Cuda Graph for Multi-Modal Encoder in SGLang#
Motivation#
In multimodal reasoning services, the visual encoder (ViT / Vision Transformer) typically has a few characteristic traits:
Many layers, fragmented operators: Each layer includes LN, QKV projections, attention, MLP, residual connections, etc., resulting in extremely frequent kernel launches.
Server-side “small batch / low latency” is common: The batch size is very small (sometimes it looks like 1 after “flattening” the batch), so kernel launch overhead accounts for a large portion of end-to-end latency.
Input token count (number of patches) varies frequently: Different image/video resolutions and different batch composition lead to different sequence lengths S — and this is precisely the biggest obstacle for CUDA Graph (unstable shapes).

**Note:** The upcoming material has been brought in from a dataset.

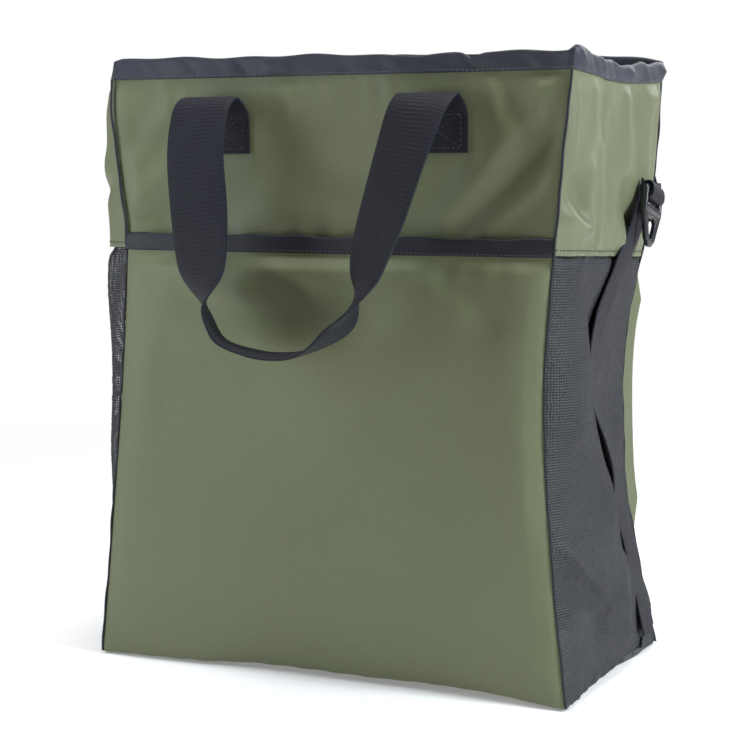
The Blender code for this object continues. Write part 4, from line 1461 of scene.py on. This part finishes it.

The value of CUDA Graph: It captures a long sequence of GPU kernels with fixed shapes and fixed memory addresses into a graph; later, for the same shapes, it can replay the graph directly, dramatically reducing launch overhead and making GPU scheduling more compact.
This led us to seek a CUDA Graph enabled feature for ViT in order to improve ViT performance.
Design and Restrictions#
The new CUDA Graph enabled ViT logic is built on ViTCudaGraphRunner. This runner captures the “blocks + merger + deepstack merger (optional)” part of a vision transformer into a CUDA graph and replays it for identical shapes. See the following design consideration and restrictions for more details.
Dynamic inputs to fit static constraints of CUDA Graph#
Variable sequence length S is very common in ViT. While CUDA Graph requires fixed shapes. The solution is to build a graph cache by S(e.g., graph_key = S). The first time create a new S, and then capture a graph; afterwards, replay it.
If there are many distinct S values, we need to increase VRAM usage which is graph-private memory pools for many graphs.
Stable addresses#
Everything “parameter-like” becomes a static buffer:
block_input / block_ws / block_output
cu_full_len / cu_window_len and their kk variants
sin_cos_ws
In this way to solve the underlying requirement: during replay, not allowed to swap tensors, can only modify tensor contents.
Attention backend arguments#
Attention backend arguments are fixed inside the graph:
TritonAttn expects [cu_seqlens, cu_seqlens_kk, max_len] FA3 expects [cu_seqlens, max_len]
max_len is frozen as an int constant. cu_seqlens is cached into a dict during create_graph(), and its contents are not updated during subsequent replays.
For the same graph_key = S, you not only require the input shape to match, but also require the segmentation pattern in cu_seqlens (and window seqlens) to be identical. Otherwise, attention will segment the sequence incorrectly.
Rotary buffer management#
The feature reallocates a larger sin_cos_ws when seq_len increases. The max_content_len is used to make sure the maximum size of the allocated rotary buffer.
Command Example#
You can enable CUDA Graph for ViT by setting env variable SGLANG_VIT_ENABLE_CUDA_GRAPH=1, for example:
SGLANG_VIT_ENABLE_CUDA_GRAPH=1 \
python3 -m sglang.launch_server \
--model Qwen/Qwen3-VL-8B-Instruct
Or you can run CUDA Graph for ViT together with Piecewise CUDA Graph feature by both setting env variable SGLANG_VIT_ENABLE_CUDA_GRAPH=1 and setting --enable-piecewise-cuda-graph, for example:
SGLANG_VIT_ENABLE_CUDA_GRAPH=1 \
python3 -m sglang.launch_server \
--model Qwen/Qwen3-VL-8B-Instruct \
--piecewise-cuda-graph-max-tokens 4096 \
--enable-piecewise-cuda-graph \
--piecewise-cuda-graph-compiler eager
Known supported models#
Qwen2.5-VL (https://github.com/sgl-project/sglang/pull/14422)
Qwen3-VL (https://github.com/sgl-project/sglang/pull/15320)